Alice Springs holds a yearly “regatta” in the Todd River, so named by early settlers before they realized that any water in the river was underground and that what they actually had was not so much a river as a riverbed. The race consists of teams of runners running along the riverbed carrying bottomless boats.

Standley Chasm



A different hot, stony hike through eerie rock formations not far from Alice Springs. However this one has a canteen where you can sip an iced coffee when you're tired of hiking. (The fact that in Australia iced coffee seems to come with ice cream in it automatically is just a bonus.)

More Simpson's Gap


Simpson's Gap

Circling back to the Outback, to the landscapes so old you can see how time has chewed them up and worn them down, I'm going to catch to try to catch up on the rest of Australia today.

Which is mostly the Outback, the point at which I began to see too much to take it all in, much less blog about it. (Or even sort through and process all the pictures I took.) This is Simpson's Gap, a narrow break in the MacDonnell Ranges outside Alice Springs, home to a permanent waterhole -- which is probably enough to make it a national monument in the Outback.

Years ago I was at a conference in Orlando, staying in hotels at Disney World. I went for a walk along the canal one evening, enjoying a moment of solitude and silence, when all of a sudden speakers hidden in the bushes started playing music. It wasn't awful music (I want to say that it was It's a Small World because that makes a better story, but I think it was just generic instrumental music) but I was simultaneously annoyed and amused -- annoyed because I had been enjoying the quiet but amused because it just seemed so Disney to assume that no experience was complete without a soundtrack.

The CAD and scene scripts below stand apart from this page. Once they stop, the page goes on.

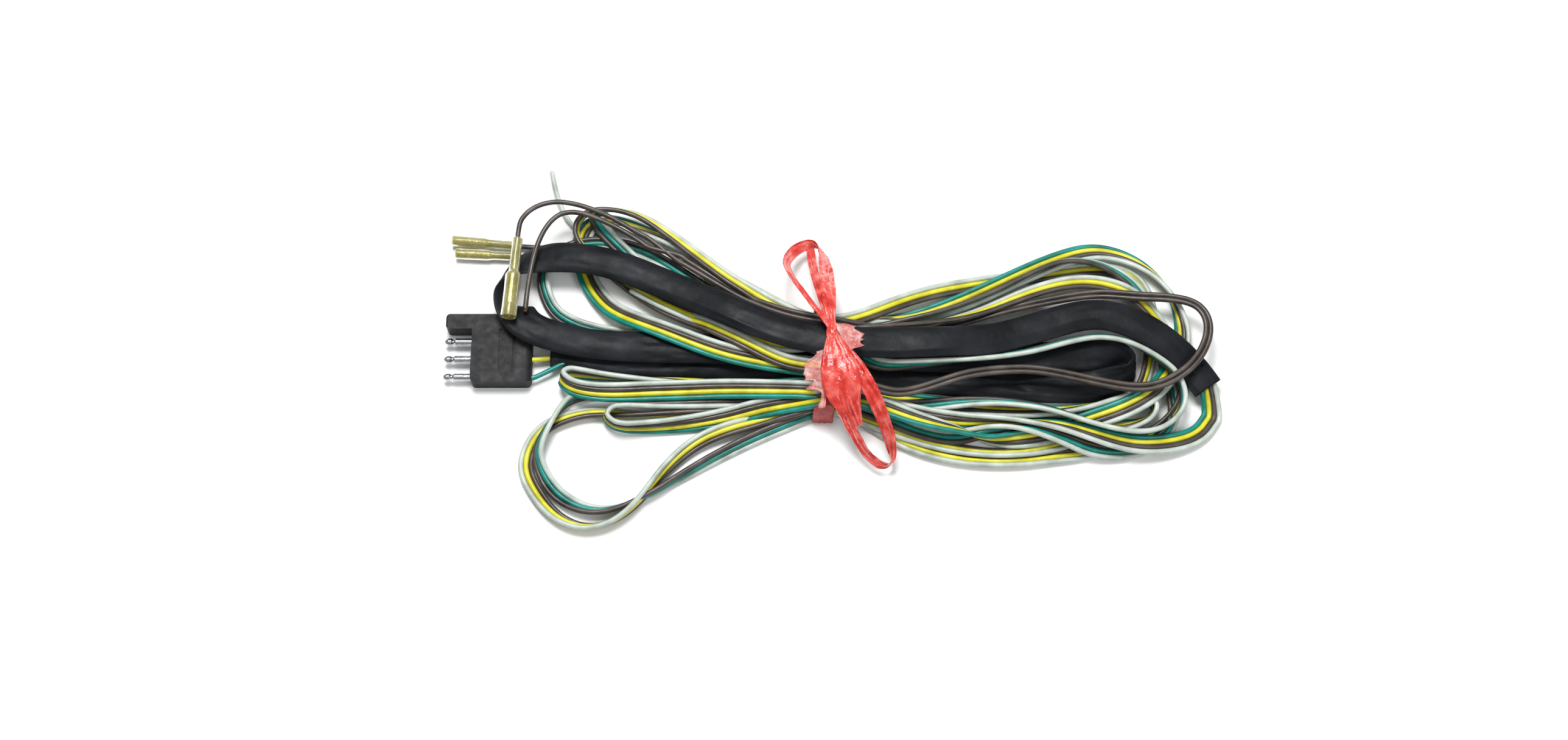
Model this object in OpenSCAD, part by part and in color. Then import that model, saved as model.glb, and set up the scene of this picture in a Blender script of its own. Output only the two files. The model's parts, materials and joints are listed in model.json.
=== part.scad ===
// Four-way flat trailer wiring harness, tied up as a hank.
// Millimetres, +Z up. The origin is under the middle of the connector, on the
// surface that the harness lies on. Contacts point along -X, wires leave along +X.

/* [Connector body] */
// Length of the moulded block, front face to rear face
body_l = 33; // [31:0.5:36]
// Width of the moulded block
body_w = 39; // [38:0.5:42]
// Thickness of the moulded block
body_t = 11; // [10.5:0.5:13]
// Plan radius of the block's corners
body_corner_r = 2.5; // [1.5:0.1:3.5]
// Radius along the front and long edges
edge_r = 1.2; // [0.8:0.1:2]
// Radius along the rear edges
rear_edge_r = 4; // [3:0.1:5]
// Length of the shroud in front of the block
shroud_l = 14.5; // [13:0.5:16]
// Width of the shroud
shroud_w = 8.5; // [8.4:0.1:9.5]
// Length of the two finger grooves across the top
groove_l = 26; // [20:1:28]
// Width of a finger groove
groove_w = 1.6; // [1.2:0.1:2]

/* [Contacts] */
// Spacing between neighbouring contacts
pitch = 10.16; // [10.1:0.02:10.2]
// Radius of a bullet pin
pin_r = 2; // [1.9:0.05:2.1]
// Length of pin in front of the block
pin_out = 15.3; // [15:0.1:16]
// Radius of the latching neck behind a pin's tip
neck_r = 1.45; // [1.3:0.05:1.6]
// Bore radius of the shrouded socket
socket_r = 2.05; // [2.03:0.01:2.09]
// Wall of the socket and of the crimp barrels
barrel_wall = 0.45; // [0.4:0.05:0.5]

/* [Wires] */
// Diameter of one insulated wire
wire_d = 2.8; // [2.6:0.1:3]
// Width of the flattened sleeve
sleeve_w = 18; // [16:0.5:19]
// Thickness of the flattened sleeve
sleeve_t = 5.5; // [5:0.1:6]

/* [Bullet receptacles] */
// Barrel bore radius of the two small receptacles
small_bore_r = 2.05; // [2.03:0.01:2.09]
// Barrel bore radius of the large receptacle
large_bore_r = 3.2; // [3.1:0.01:3.3]
// Wall of a vinyl insulator
vinyl_wall = 0.6; // [0.5:0.05:0.7]
// Radial gap between an insulator and its receptacle
vinyl_gap = 0.08; // [0.04:0.01:0.1]
// How far an insulator slides over its receptacle
vinyl_travel = 7.5; // [6:0.5:8]

/* [Tie] */
// Width of the film band round the bundle
band_w = 15; // [12:1:18]
// Thickness of the gathered film
film_t = 1.2; // [1:0.1:1.5]

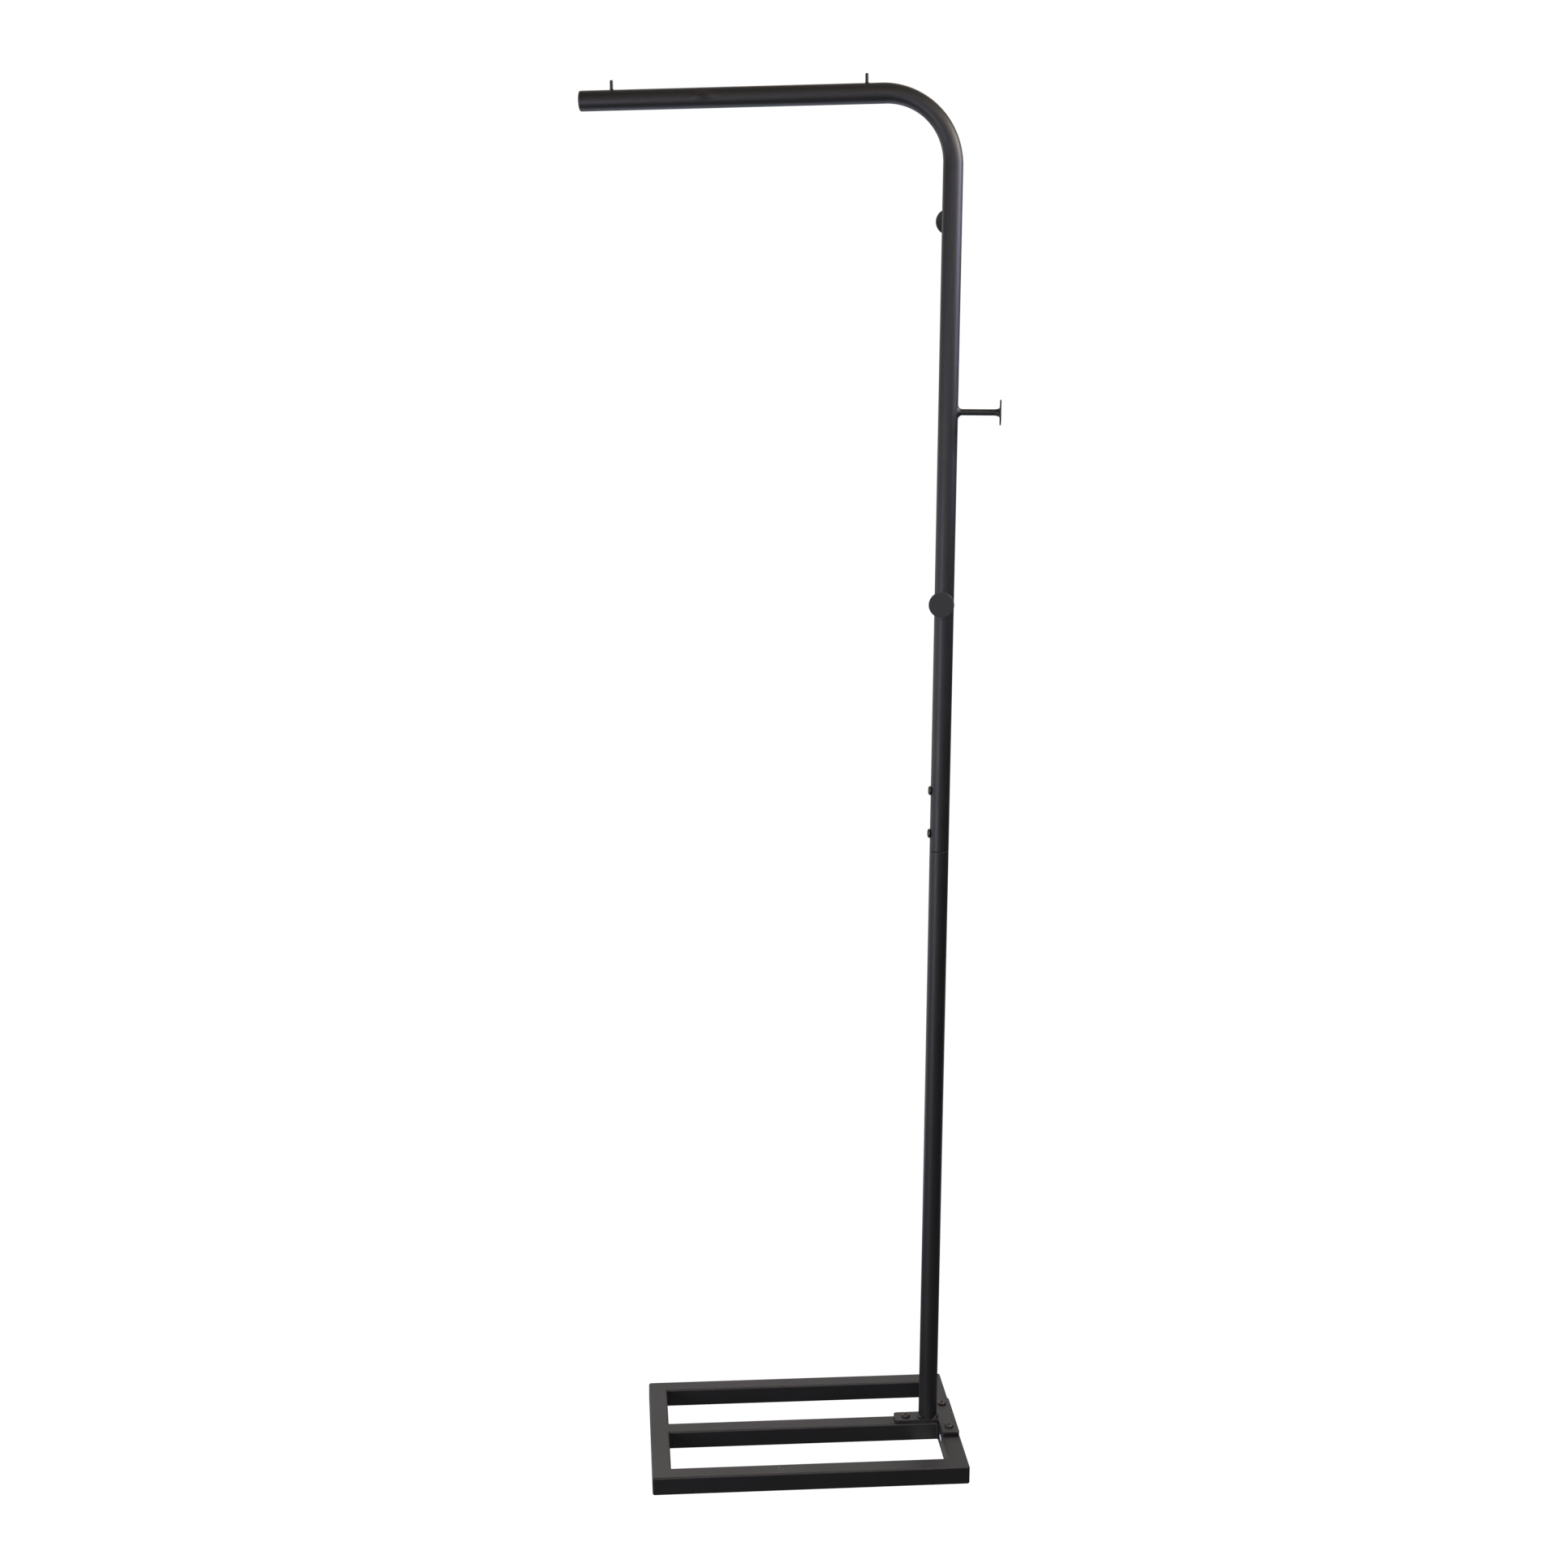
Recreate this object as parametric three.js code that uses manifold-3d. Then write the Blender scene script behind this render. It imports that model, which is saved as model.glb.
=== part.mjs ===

I do hear music in this landscape though, something plaintive and a little otherworldly, like a solo cello or panpipes.

Sunday bird blogging


Circling back to Alice Springs, where these were the pigeons strolling on the grounds of the Royal Flying Doctor Service building -- demonstrating yet again, the strange magic of the Outback, where you don't just have pigeons hanging around your parking lot, you have Australian crested pigeons, with red eyes and Mohawks and multi-colored iridescent wings. (You'll have to click to enlarge to get a better look at them; like the more mundane pigeons I'm used to, they didn't want to let me get close enough for decent photographs.)

Saturday, May 7, 2016

Geometries


Another view of the Harbour Bridge in Sydney.

Tuesday, May 3, 2016

Pools among the rushes that scarce could bathe a star


That's a quote from our friend Mr. Yeats -- no rushes here, but I do love these tiny pools, and the way the rock has been worn into such whimsical shapes by the relentless scrubbing of water in motion.

Whereas, in New Zealand...


In some ways, the rain forest in Fiordland is very similar -- tall trees draped in the leaves of symbiotic species, palm fronds bigger than I am, and green, green, green.

And waterfalls. You can't have a rain forest without a very large amount of water.

Party tree


I don't think I have to mention that this is still the tropical rain forest -- that pink and white tree in Kuranda is probably the most exuberant piece of foliage I've ever seen. Farther down the mountain, the rain forest reverts to more sober greens.

Monday, May 2, 2016

Symbiotic relationships


Tropical details -- these leaves curling around the trunk are probably some kind of fern that lives on the trees. Or not -- botany is not exactly my field of expertise. I just love the texture they create. 

Sunday, May 1, 2016

A tale of two rain forests


There were two rain forests, one in Queensland in Australia, and the other in Fiordland in New Zealand, one tropical and one temperate.

That's a Kauri pine in the tropical forest on the left, a tree that grows to 150 feet and is heavily used for lumber.

I don't know what the trees in the picture on the right are, but I love the way the moss catches the light.

Sunday bird blogging


Finishing up with Featherdale Wildlife Park, may I present the tawny frogmouth?

They look like fuzzy owls -- though they're more closely related to nightjars -- except for those amazing mouths. This may be my favorite bird ever.